→ Your instructions:
Reproduce, word for word, every line from the first one down to the line containing "ARCH_HEIGHT = (tube_high.z", and nothing else.

BEGIN Supplied material

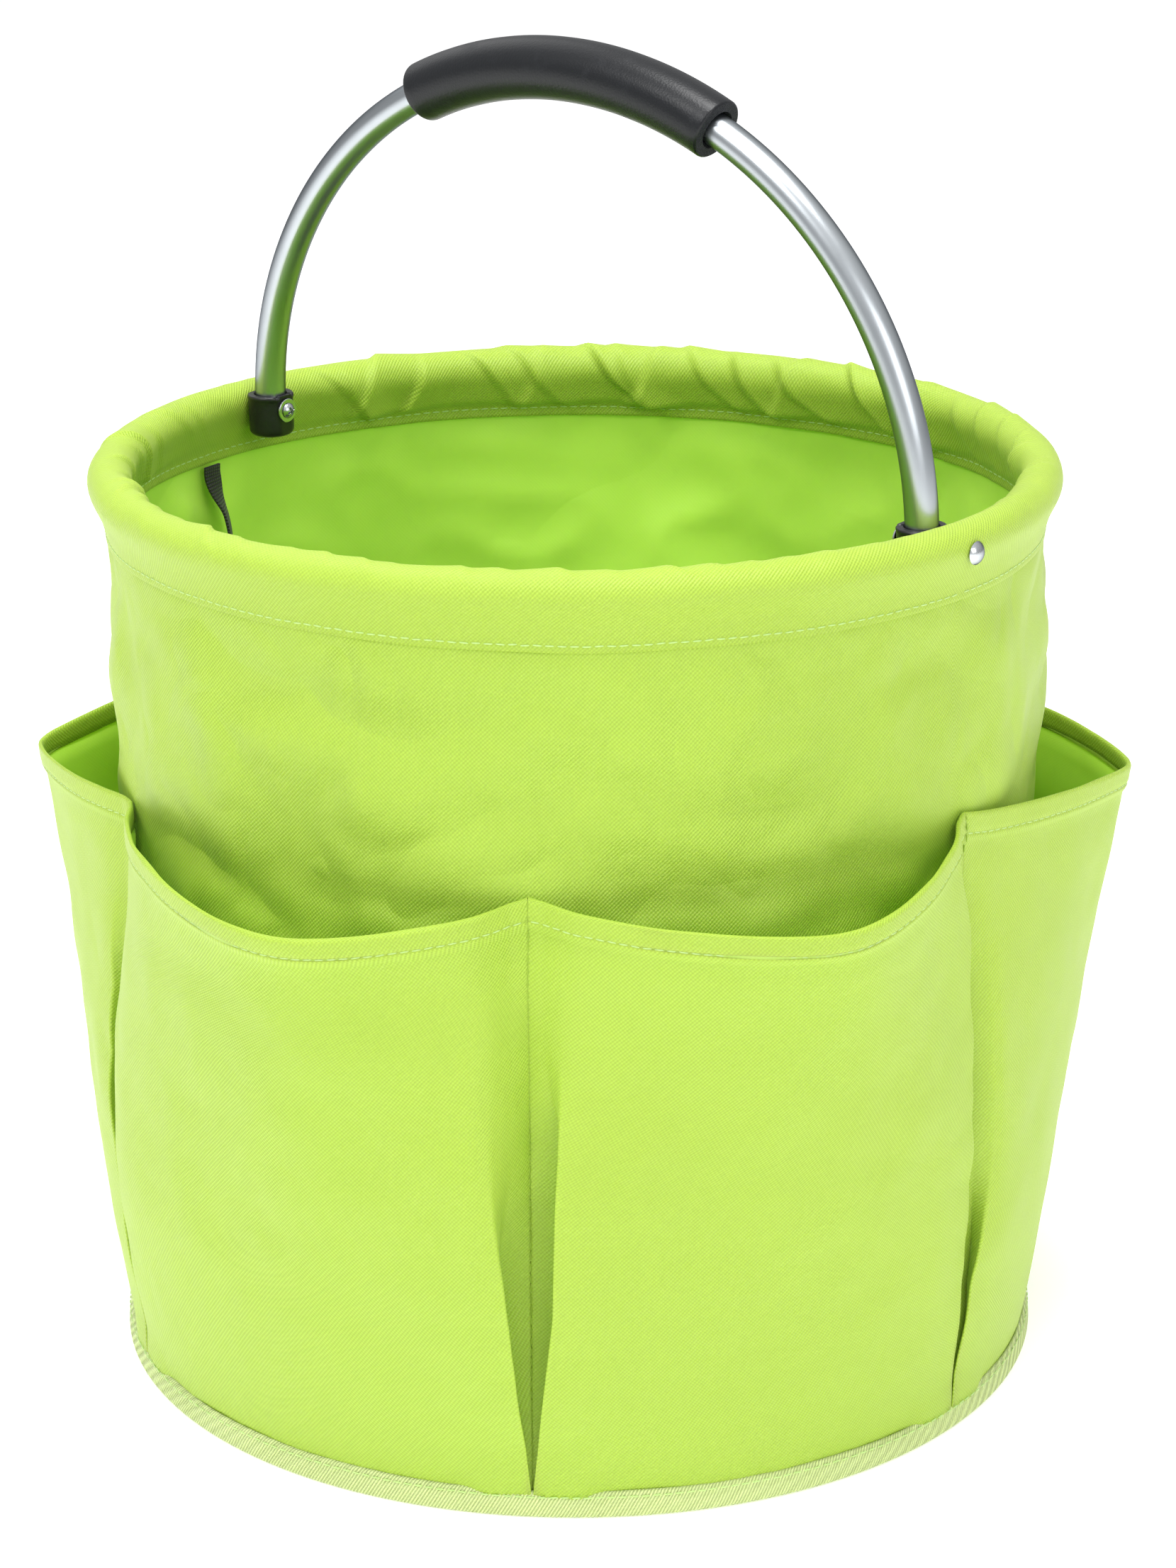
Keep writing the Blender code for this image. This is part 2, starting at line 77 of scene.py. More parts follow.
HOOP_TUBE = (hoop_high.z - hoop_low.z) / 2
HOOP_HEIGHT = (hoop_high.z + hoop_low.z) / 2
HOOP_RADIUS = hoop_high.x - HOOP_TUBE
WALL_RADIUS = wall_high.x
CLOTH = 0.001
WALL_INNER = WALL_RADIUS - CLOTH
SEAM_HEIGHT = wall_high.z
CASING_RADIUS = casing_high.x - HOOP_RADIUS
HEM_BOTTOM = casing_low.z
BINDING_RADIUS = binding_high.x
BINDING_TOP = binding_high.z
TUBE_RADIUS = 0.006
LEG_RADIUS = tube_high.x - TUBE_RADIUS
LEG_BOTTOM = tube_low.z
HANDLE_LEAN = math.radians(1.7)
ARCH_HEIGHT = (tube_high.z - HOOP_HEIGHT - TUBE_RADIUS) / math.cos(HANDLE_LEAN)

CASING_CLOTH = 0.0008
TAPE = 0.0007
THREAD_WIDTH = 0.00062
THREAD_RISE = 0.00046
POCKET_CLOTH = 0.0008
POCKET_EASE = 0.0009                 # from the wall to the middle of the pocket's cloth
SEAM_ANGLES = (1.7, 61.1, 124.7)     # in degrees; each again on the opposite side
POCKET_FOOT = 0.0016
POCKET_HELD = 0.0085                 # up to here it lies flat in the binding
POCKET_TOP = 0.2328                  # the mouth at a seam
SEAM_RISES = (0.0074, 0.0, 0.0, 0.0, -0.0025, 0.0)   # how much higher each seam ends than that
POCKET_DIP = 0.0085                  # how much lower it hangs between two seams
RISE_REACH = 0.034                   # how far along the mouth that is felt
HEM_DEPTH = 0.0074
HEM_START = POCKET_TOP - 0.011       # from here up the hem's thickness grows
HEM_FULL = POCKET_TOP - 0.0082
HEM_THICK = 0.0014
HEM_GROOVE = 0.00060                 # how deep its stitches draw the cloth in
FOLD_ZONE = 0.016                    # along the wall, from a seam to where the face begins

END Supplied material

→ Exercise output:
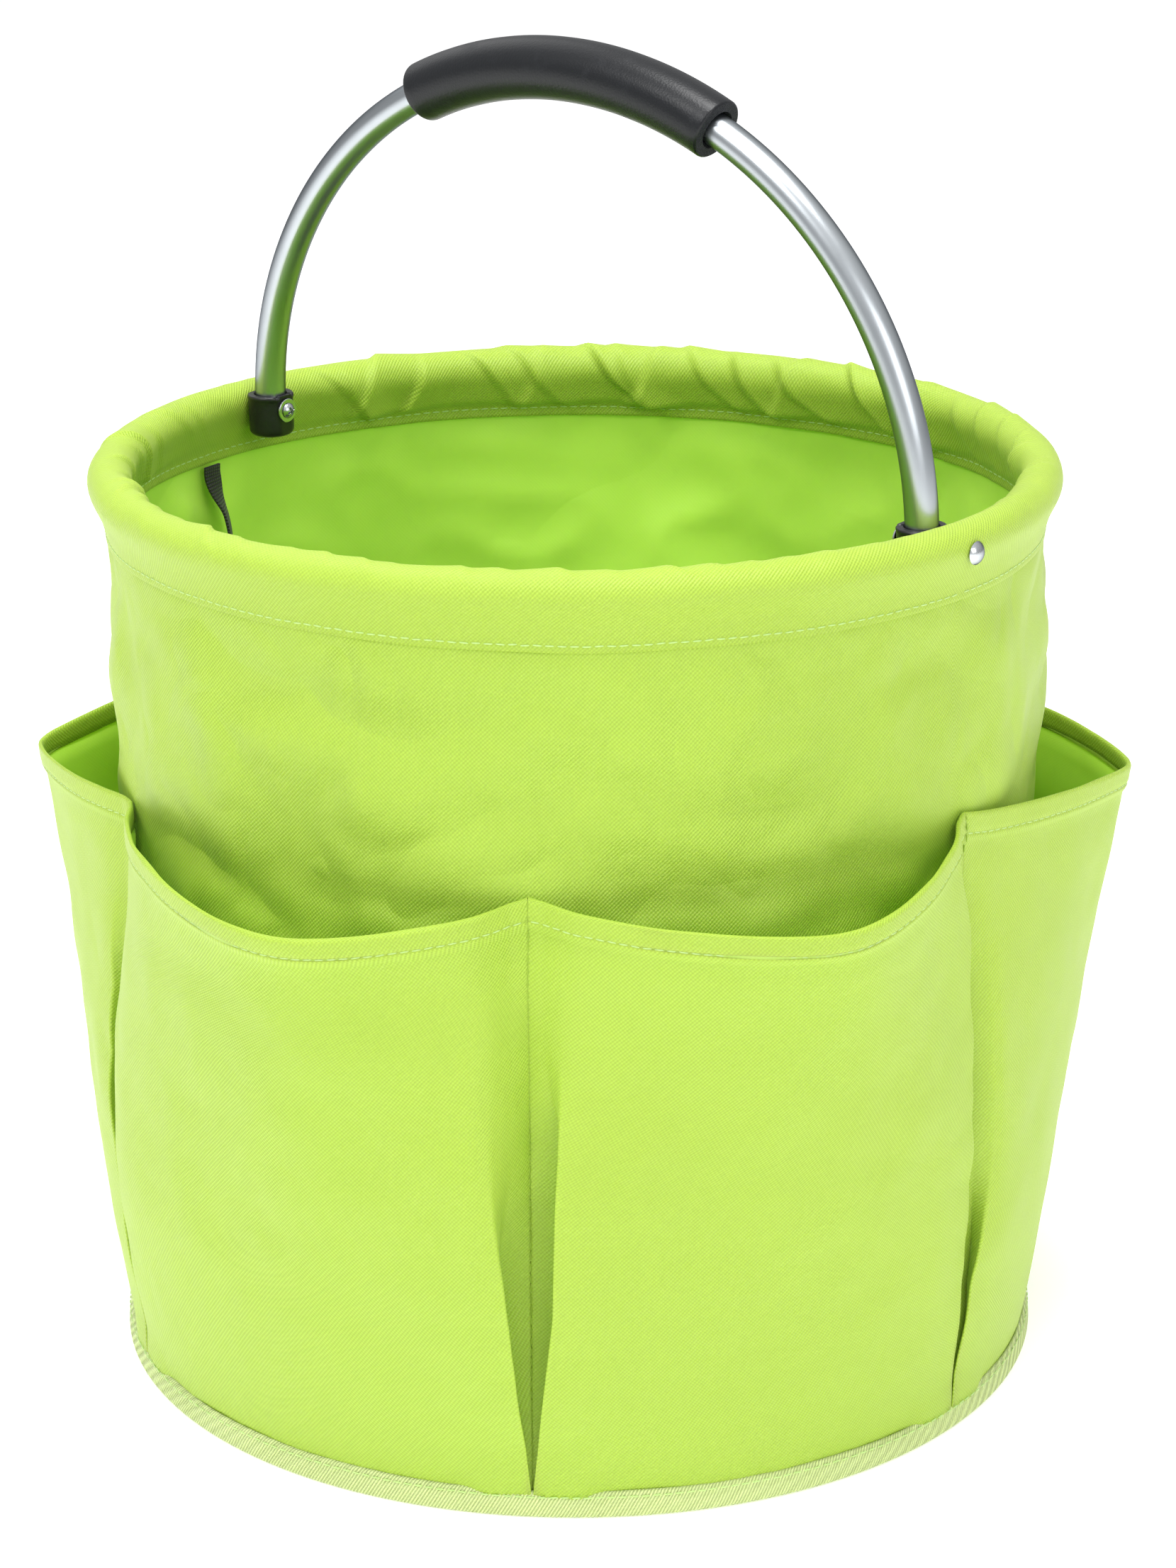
Keep writing the Blender code for this image. This is part 2, starting at line 77 of scene.py. More parts follow.
HOOP_TUBE = (hoop_high.z - hoop_low.z) / 2
HOOP_HEIGHT = (hoop_high.z + hoop_low.z) / 2
HOOP_RADIUS = hoop_high.x - HOOP_TUBE
WALL_RADIUS = wall_high.x
CLOTH = 0.001
WALL_INNER = WALL_RADIUS - CLOTH
SEAM_HEIGHT = wall_high.z
CASING_RADIUS = casing_high.x - HOOP_RADIUS
HEM_BOTTOM = casing_low.z
BINDING_RADIUS = binding_high.x
BINDING_TOP = binding_high.z
TUBE_RADIUS = 0.006
LEG_RADIUS = tube_high.x - TUBE_RADIUS
LEG_BOTTOM = tube_low.z
HANDLE_LEAN = math.radians(1.7)
ARCH_HEIGHT = (tube_high.z - HOOP_HEIGHT - TUBE_RADIUS) / math.cos(HANDLE_LEAN)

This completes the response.